Não somos só analfabetas, pretas e pobres, somos também aberrações, corpos abjetos, descartáveis, um depósito de porra, indignas do luto e respeito mesmo na hora de nossas mortes, quase sempre resultado de assassinatos ou suicídios.

Por outro lado, somos desagenciadas por muitos pesquisadores, vitimizadas por ONGS abolicionistas, desqualificadas pela militância “GGGG”, e quase sempre nossa voz, quando ouvida, é sempre relegada à “etnografia”, à voz do “campo” e nunca como sujeitos produtores de conhecimento.
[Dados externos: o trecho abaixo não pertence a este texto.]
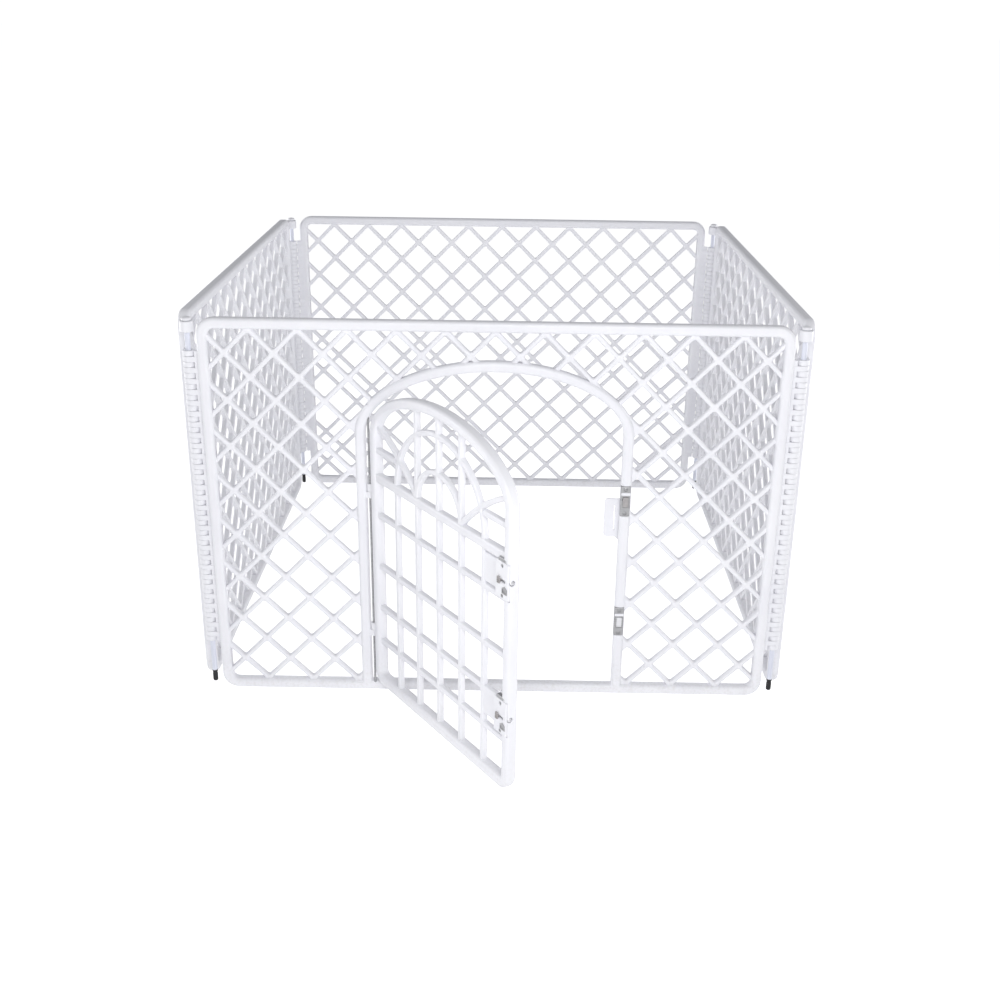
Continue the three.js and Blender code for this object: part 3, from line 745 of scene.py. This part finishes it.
door = piece_from("door_moulding", [door_ring()])
webs = [cell_plate(height) for height in latch_heights]
seats = [seat_backing(height) for height in latch_heights]
for group in (uprights, rails, [big_arc, small_arc], leaning, stubs, webs, seats, [lug(low) for low in lug_heights]):
    fuse(door, group)
cut(door, [latch_seat(height) for height in latch_heights])
cut(door, [bolt_hole(height) for height in latch_heights])
cut(door, [turned(rod_path, (0, 0, 0), sides=16)])
place(door, -door_open, hinge_x, hinge_y)
print("the door has", len(door.data.polygons), "faces")

# %% [markdown]
# ## The latches
#
# A latch is a white case with a steel bolt in it. A slot in the front lets a ribbed thumb piece push the bolt
# out of the case's end and into the keeper. The case is a plate with round rims, and its slot, bore and screw
# holes are cut in the same way as a milling cutter would.

# %% Latch sizes
bolt_length = 24 * MM
bolt_set_back = 1 * MM
bolt_throw = 10 * MM
knob_width = 6 * MM
knob_height = 10 * MM
knob_proud = 2.6 * MM
stem_half = 2 * MM
staple_inset = 9.5 * MM
staple_drop = 13 * MM
staple_width = 11 * MM
bolt_end = door_right - bolt_set_back
slot_start = bolt_end - bolt_length
screw_inset = 5 * MM
screw_sunk = 0.2 * MM
head_radius = 2.6 * MM


# %% Screws
def screw(name, x, front, height):
    """A domed head over a short shank along Y, with a cross cut into the head."""
    dome = [(head_radius * math.sin(a), front + 0.5 * MM - 0.5 * MM * math.cos(a)) for a in np.linspace(0, 1.5, 7)]
    body = [(head_radius, front + 0.8 * MM), (1.3 * MM, front + 1.6 * MM), (1.3 * MM, front + 5 * MM)]
    profile = dome + body + [(0, front + 5 * MM)]
    piece = piece_from(name, [turned(profile, (x, 0, height), "y", 24)])
    for long_x, long_z in ((1.5 * MM, 0.35 * MM), (0.35 * MM, 1.5 * MM)):
        y = (front - MM, front + 0.9 * MM)
        cut(piece, [block((x - long_x, x + long_x), y, (height - long_z, height + long_z))])
    return piece


def screw_hole(x, front, height):
    radius = head_radius + 0.3 * MM
    profile = [(radius, front - 2 * MM), (radius, front + 0.9 * MM), (1.5 * MM, front + 1.8 * MM), (1.5 * MM, front + 6 * MM)]
    return turned(profile, (x, 0, height), "y", 24)


# %% Case, bolt and thumb piece
latch_pieces = []


def latch(place_name, height):
    """Makes one latch in the door's frame: the case, the bolt, the thumb piece and two screws."""
    reach = latch_height / 2
    case_end = door_right - end_wall - 0.3 * MM
    outline = rounded_rectangle(door_right - latch_width, case_end, height - reach, height + reach, 2.5 * MM)
    case = piece_from("latch_cover_" + place_name, [plate(outline, case_front, case_back, 1.4 * MM)])
    slot_end = slot_start + bolt_throw + knob_width + MM
    slot = rounded_rectangle(slot_start, slot_end, height - stem_half - 0.5 * MM, height + stem_half + 0.5 * MM, MM)
    cut(case, [plate(slot, case_front - MM, bolt_y)])
    bore = [(bolt_radius + 0.5 * MM, slot_start - MM), (bolt_radius + 0.5 * MM, door_right + MM)]
    cut(case, [turned(bore, (0, bolt_y, height), "x", 32)])
    screw_x = door_right - latch_width / 2
    screw_heights = [height - reach + screw_inset, height + reach - screw_inset]
    screw_front = case_front + screw_sunk
    cut(case, [screw_hole(screw_x, screw_front, z) for z in screw_heights])
    nose = 1.2 * MM
    profile = [(0, slot_start), (bolt_radius, slot_start), (bolt_radius, bolt_end - nose),
               (bolt_radius - 0.4 * nose, bolt_end - 0.3 * nose), (bolt_radius - nose, bolt_end), (0, bolt_end)]
    bolt = piece_from("bolt_" + place_name, [turned(profile, (0, bolt_y, height), "x", 32)])
    knob_x = slot_start + 0.6 * MM
    grip = rounded_rectangle(knob_x, knob_x + knob_width, height - knob_height / 2, height + knob_height / 2, 1.2 * MM)
    knob_front = case_front - knob_proud
    knob = piece_from("thumb_piece_" + place_name, [plate(grip, knob_front, case_front - 0.3 * MM, 0.8 * MM)])
    stem = (knob_x + MM, knob_x + knob_width - MM), (height - stem_half, height + stem_half)
    fuse(knob, [block(stem[0], (case_front - MM, bolt_y - bolt_radius - 0.2 * MM), stem[1])])
    for step in (-1, 0, 1):
        z = height + step * 2.6 * MM
        y = (knob_front - MM, knob_front + 0.8 * MM)
        cut(knob, [block((knob_x - MM, knob_x + knob_width + MM), y, (z - 0.6 * MM, z + 0.6 * MM))])
    stud_x = (door_right - latch_width + 5 * MM, door_right - 6 * MM)
    stud = rounded_rectangle(*stud_x, height + reach - MM, height + reach + 5 * MM, 1.8 * MM)
    stud = piece_from("latch_top_stud_" + place_name, [plate(stud, case_front + MM, case_front + 7 * MM, 1.2 * MM)])
    staple_x, staple_z = door_right - staple_inset, height - staple_drop
    side, low, eaves, top = staple_width / 2, -4 * MM, 3.5 * MM, 7 * MM
    house = [(-side, low), (side, low), (side, eaves), (0, top), (-side, eaves)]
    house = np.array(house) + [staple_x, staple_z]
    staple = [plate(house, case_front - 0.9 * MM, case_front + 1.2 * MM, 0.5 * MM)]
    staple = piece_from("latch_staple_" + place_name, staple)
    sunk_x = (staple_x - side + 1.8 * MM, staple_x + side - 1.8 * MM)
    sunk_z = (staple_z + low + 1.6 * MM, staple_z + eaves - MM)
    cut(staple, [block(sunk_x, (case_front - 2 * MM, case_front - 0.2 * MM), sunk_z)])
    made = [(case, "latch_case_" + place_name, "door_leaf", "white_plastic"),
            (bolt, "latch_bolt_" + place_name, "bolt_" + place_name, "bright_steel"),
            (knob, "latch_knob_" + place_name, "bolt_" + place_name, "dark_plastic")]
    for number, z in enumerate(screw_heights, 1):
        mark = f"{place_name}_{number}"
        made.append((screw("cover_screw_" + mark, screw_x, screw_front, z), "latch_screw_" + mark, "door_leaf", "steel"))
    for piece in (stud, staple):
        made.append((piece, None, "door_leaf", "steel"))
    for piece, node, body, finish in made:
        place(piece, -door_open, hinge_x, hinge_y)
        if node:
            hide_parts(node)
        latch_pieces.append((piece, body, finish))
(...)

Minha tarefa e a tarefa do transfeminismo é emancipar as pessoas trans* à mesma categoria dxs pesquisadorxs que produzem conhecimento, que recebem verbas de pesquisa, que fazem parte da comunidade acadêmica etc. Como iguais e não como “campo”. Queremos que nossos saberes não sejam hipocritamente etiquetados como “enviesados” por pesquisadores gays que, ironicamente pesquisam a homossexualidade.

Para isso, é necessário que paremos de vitimizar e desagenciar pessoas trans* e comecemos a estimular suas produções, suas falas, suas autonomias, seja através de blogues, vlogues, entrevistas para jornais e revistas (inclusive sem a “mediação” de psis com atitudes paternalistas), sem sermos tratadxs como tokens para “bater a cota” nos movimentos ativistas.

Recentemente, tive a oportunidade de mediar e falar numa mesa quase 100% elaborada por e para pessoas trans*. Precisamos de iniciativas auto-organizadas que fortaleçam as vozes e os locais de fala das pessoas trans* e a universidade pode ser um lugar muito rico para isso.

Para isso, pedimos às pessoas cis que lutem por nós e que sejam nossos aliadxs, como iguais, nos respeitando como produtorxs de conhecimento, e não em relações de poder assimétricas dentro da hierarquia pesquisador/objeto.

*Pessoas transexuais, tran­sgêneras, travestis, e/ou outras identidades que se encontram em trânsito ou fora do binário cisgênero. Mais informações aqui.

**O texto não chegou a ser lido em função da mesa ter sido interrompida por um escracho feito contra o DCE da PUC, que na época era liderado pelo MES/PSOL. Ao invés disso, fiz uma fala a respeito do ocorrido e posteriormente sobre pessoas trans* na universidade tendo como base esse texto.